We still have a strong defense available against such persuaders: we can choose not to be persuaded. In virtually all situations we still have the choice, and we cannot be too seriously manipulated if we know what is going on. It is my hope that this book may contribute to the general awareness. As Clyde Miller pointed out in The Process of Persuasion, when we learn to recognize the devices of the persuaders, we build up a "recognition reflex." Such a recognition reflex, he said, "can protect us against the petty trickery of small-time persuaders operating in the commonplace affairs of everyday life, but also against the mistaken or false persuasion of powerful leaders. . . ."

Some persons we've encountered who are thoroughly acquainted with the operations of the merchandising manipulators, I should add, still persist in acts that may be highly tinged with illogicality. They admit to buying long, colorful cars they really don't need and sailboats that they concede probably appeal to them because of childhood memories (if the Dichter thesis applies). Furthermore, they confess they continue brushing their teeth once a day at the most illogical time conceivable from a dental-health standpoint -- just before breakfast. But they do all these things with full knowledge that they are being self-indulgent or irrational. When irrational acts are committed knowingly they become a sort of delicious luxury.

It is no solution to suggest we should all defend ourselves against the depth manipulators by becoming carefully rational in all our acts. Such a course not only is visionary but unattractive. It would be a dreary world if we all had to be rational, right-thinking, nonneurotic people all the time, even though we may hope we are making general gains in that direction.

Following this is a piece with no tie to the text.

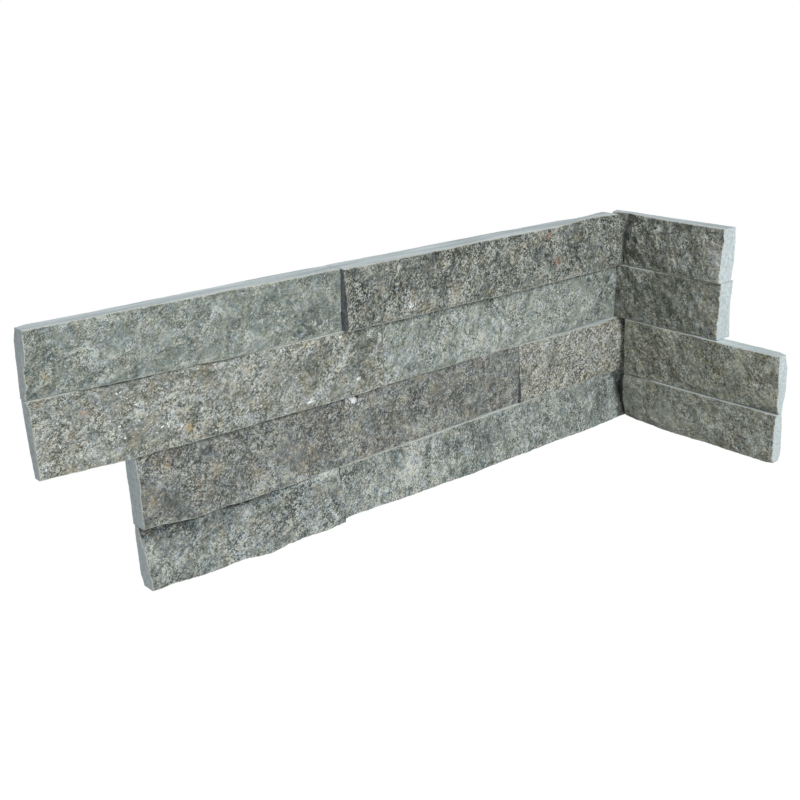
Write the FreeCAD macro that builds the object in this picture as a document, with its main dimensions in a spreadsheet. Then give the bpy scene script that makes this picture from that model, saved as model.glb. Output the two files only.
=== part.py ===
import FreeCAD, Part
import math
import os
from collections import namedtuple

# Internal corner piece of stone ledger cladding.
# Two walls meet at the line x = 0, y = 0. The long leg lies against the wall plane y = 0 and runs
# along +X, the short leg lies against the wall plane x = 0 and runs along +Y, and both stand on
# z = 0. Each leg is four rows of split quartzite strips. The upper two rows of the long leg reach
# further than the lower two, and on the short leg it is the other way round, so that the next
# panel locks in. In the corner the rows interlock too: in the upper two the short strips run
# through to the wall and the long ones butt against their faces, and in the lower two the long
# strips run through. A strip is sawn from a slab with two split faces: the sawn blank is a wedge
# primitive, and the strip is what the blank and the split slab have in common. Cured resin joins
# the strips: beds between rows, butts within a row and pads in the corner.

SHEET = "Sizes"
ROWS = ("bottom", "lower", "upper", "top")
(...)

At times it is pleasanter or easier to be nonlogical. But I prefer being nonlogieal by my own free will and impulse rather than to find myself manipulated into such acts.

The most serious offense many of the depth manipulators commit, it seems to me, is that they try to invade the privacy of our minds. It is this right to privacy in our minds -- privacy to be either rational or irrational -- that I believe we must strive to protect.